Ensuring High Availability for SAP Landscapes on AWS

While the cloud can offer an organization a wide array of benefits—including a reduction in infrastructure costs, greater flexibility to deploy regionally, and more—it’s not always an organization’s first choice when it comes to building out an SAP landscape, where high availability (HA) is essential.

A cloud service provider such as AWS may offer a service level agreement (SLA) that guarantees that at least one VM in a HA failover cluster will be available 99.99% of the time, but the availability of a single VM does not translate to 99.99% availability of this mission-critical application. If you’re invested in real-time analytics or building out AI services that depend on uninterrupted access to your SAP landscape, you don’t want to find yourself unable to access the data and services you need.

But there are ways to configure an SAP landscape in AWS EC2 for true HA. You simply need to know where the vulnerabilities lie and take proactive steps to address them.

First, the underlying problem with provider assurances of HA on any of the cloud platforms is that they only guarantee the availability of a VM. The SLAs don’t guarantee that the VM can access the data associated with the application that it is supposed to be supporting. They certainly don’t guarantee that an underlying cluster architecture will automatically reconfigure itself with the complex relationships and dependencies that characterize an SAP landscape. So, while it’s nice to know that at least one VM in your cluster can register a heartbeat, that’s really not the availability that your analytics depend on.

How do you deploy SAP on AWS to ensure the kind of application availability you’re really seeking? You need to plan out your failover scenarios, and there are really two parts to this. The first part involves SAP cluster failover management in the AWS environment; the second involves the orchestrated activation of your backup SAP landscape.

Failover Management in the Cloud

While SAP HANA system replication (HSR) services can ensure that the data in your SAP HANA database is effectively replicated between your primary and secondary (backup) cluster, HSR does not itself provide any cluster failover management services. If the landscape in one AWS Availability zone (AZ) becomes non-responsive—for whatever reason—there are no built-in tools that will automate failover to a geographically distinct AZ where the backup landscape can take over the workload. You can rely on HSR to ensure that the SAP HANA data is available to the secondary landscape, but bringing that landscape online and reconfiguring the network and routing tables are manual tasks that take time and require expertise—and while your IT team is working to reroute everything to the secondary landscape and start up the services in the proscribed order,  your SAP system is itself effectively offline.

You can approach the 99.99% application availability levels you seek by deploying an SAP-certified failover cluster management tool. These are third-party tools that SAP has tested and certified to monitor the health of your SAP landscape and to automate the failover of a landscape in one AZ to another if conditions require it.

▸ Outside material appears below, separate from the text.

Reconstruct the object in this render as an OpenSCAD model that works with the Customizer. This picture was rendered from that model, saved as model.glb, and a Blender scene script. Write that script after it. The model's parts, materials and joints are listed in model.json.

At a high level, a failover cluster management tool monitors the health of the various elements in the primary SAP landscape and initiates a failover to the secondary landscape if one or more elements in the primary landscape go offline. A clear benefit here lies in speed of response: Automated failover can occur without human intervention. There’s no time lost waiting for a system admin to respond to an alert. The failover management software can initiate failover instantly, eliminating what could be a significant (and costly) amount of downtime.

More sophisticated failover management tools can also provide powerful services to help you avoid even needing to failover. Since the majority of incidents that prompt a failover arise from application and operating system errors (rather than external catastrophes that bring down an entire data center), cluster failover management tools that can detect and proactively resolve small issues (such as a hung process) can help you prevent those smaller issues from snowballing into a larger issue that causes some element of the SAP landscape to appear nonresponsive. While deploying a cluster management tool to automate failover between landscapes is an important component of strategy for ensuring HA, deploying a cluster management service that includes automated application recovery services can help you pre-empt the need to failover. If all that it takes to ensure that your analytics can interact with your SAP landscape is the automated restart of a background service, it takes far less time to do that than to fail over to a secondary cluster.

Orchestrating the Activation of a Backup SAP Landscape in the Cloud

There will be times when you need to fail over, though, which brings us to the second issue I mentioned at the top of this article: Activating the secondary instance of your SAP landscape expeditiously. The challenge here is that the elements of an SAP landscape are interdependent, and services need to be started in a certain order. This is another reason why a manual restart can take as long as it does; if services are not started in the proper sequence, your landscape won’t operate properly.  

Thankfully, a failover cluster manager that is “SAP application aware” can also provide you with the features required to automate the properly sequence restart of your SAP landscape. You’ll need to configure those startup procedures to reflect the demands of your specific landscape—so make sure the failover management software you select makes that easy to do—but once you’ve deployed your failover cluster management software to automate the failover and orchestrate the activation of your landscape, you’ll be able to run your analytics and AI services with the high availability that you’re expecting.